The plaintiffs start their case by explaining that “This is a civil rights action about helpers and the active infringement of their constitutional rights in the State of Alabama. ‘Helpers’ are the people who aid others in accessing their rights. The desire and willingness to aid those in need or facing persecution, even at cost to oneself, are not just American values; they are foundational to a civilized society and part of what makes us human.”

Abortion is subject to a total ban in Alabama. The Yellowhammer Fund helps people access abortion in other states where it remains legal. Marshall is opposed to this and threatened, according to the complaint, that he would prosecute abortion funds and practical support organizations for the lawful conduct of helping people get care in states where its provision is legal. The lawsuit argues that it violates their First Amendment rights and illegally tries to apply Alabama’s laws extraterritorially to prevent aid to pregnant Alabamians seeking to exercise their federal constitutional rights to travel out of Alabama and access lawful abortion care in other states. They also allege violation of other constitutional rights.

The Yellowhammer Fund asked the court for declaratory and injunctive relief. Specifically, they asked the court for relief to prevent the state of Alabama from applying its laws beyond its state borders and to prevent it from threatening to do so in a way that interfered with their exercise of their rights.

Judge Myron Thompson granted summary judgment in favor of the plaintiffs on most of the claims, ruling that the threatened prosecutions would violate the First Amendment and a person’s right to travel:

“It is DECLARED that the defendant’s use of the provisions of Alabama’s criminal code to prosecute those who assist individuals seeking to leave Alabama to obtain abortion care in a State where abortion is legal would violate both the First Amendment and the right to travel.”

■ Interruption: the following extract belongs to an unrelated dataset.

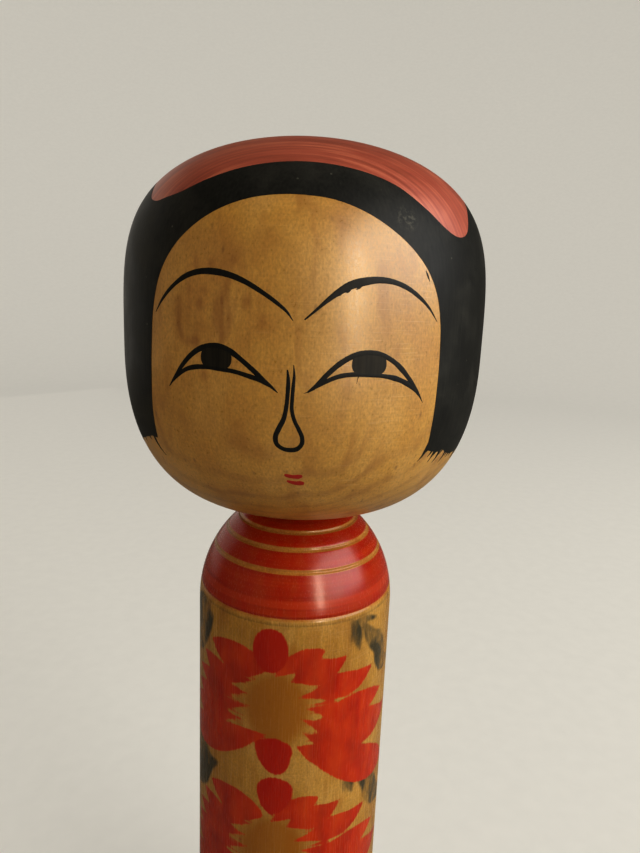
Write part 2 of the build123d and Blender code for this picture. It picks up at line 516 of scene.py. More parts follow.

He compared the case to one where the state might try to prosecute men who attended a bachelor party in Las Vegas and engaged in gambling, which is illegal in Alabama. He wrote,

“It is one thing for Alabama to outlaw by statute what happens in its own backyard. It is another thing for the state to enforce its values and laws, as chosen by the attorney general, outside its boundaries by punishing its citizens and others who help individuals travel to another state to engage in conduct that is lawful there but the attorney general finds to be contrary to Alabama’s values and laws.”

The Attorney General said after the judgment that he was considering his options. If he appeals, the case will go to the Eleventh Circuit Court of Appeals, a court that, before Dobbs, issued an opinion in an abortion case that began “that there is constitutional law and then there is the aberration of constitutional law relating to abortion.” The court said it was bound to follow Supreme Court precedent on abortion and grudgingly allowed Alabama women their rights, but they made their views clear: “What we must apply here is the aberration.” The court wrote that the commonly used dilation and evacuation (D&E) procedure routinely used for abortions was better described by the state of Alabama, which called it, “dismemberment abortion . . . That name is more accurate because the method involves tearing apart and extracting piece-by-piece from the uterus what was until then a living unborn child.” The court’s view on abortion is clear.

But this case, if the attorney general appeals it, is not about abortion. At least not really. It’s about whether the helpers can help people go to states where abortion is still legal to get the procedure. It’s about whether women are free to leave the state they live in to travel elsewhere and do things that are not legal in their home state. It’s clear that both of these things are legal under our laws. People travel to states where marijuana is legal, to states where prostitution is legal, and to states where gambling is legal. Their home states may not want to have these things within their borders, but nothing prevents people from traveling elsewhere. The question is, will highly conservative courts view the issues any differently when they involve women’s rights and abortion? In other words, this is a case we will be keeping a close eye on.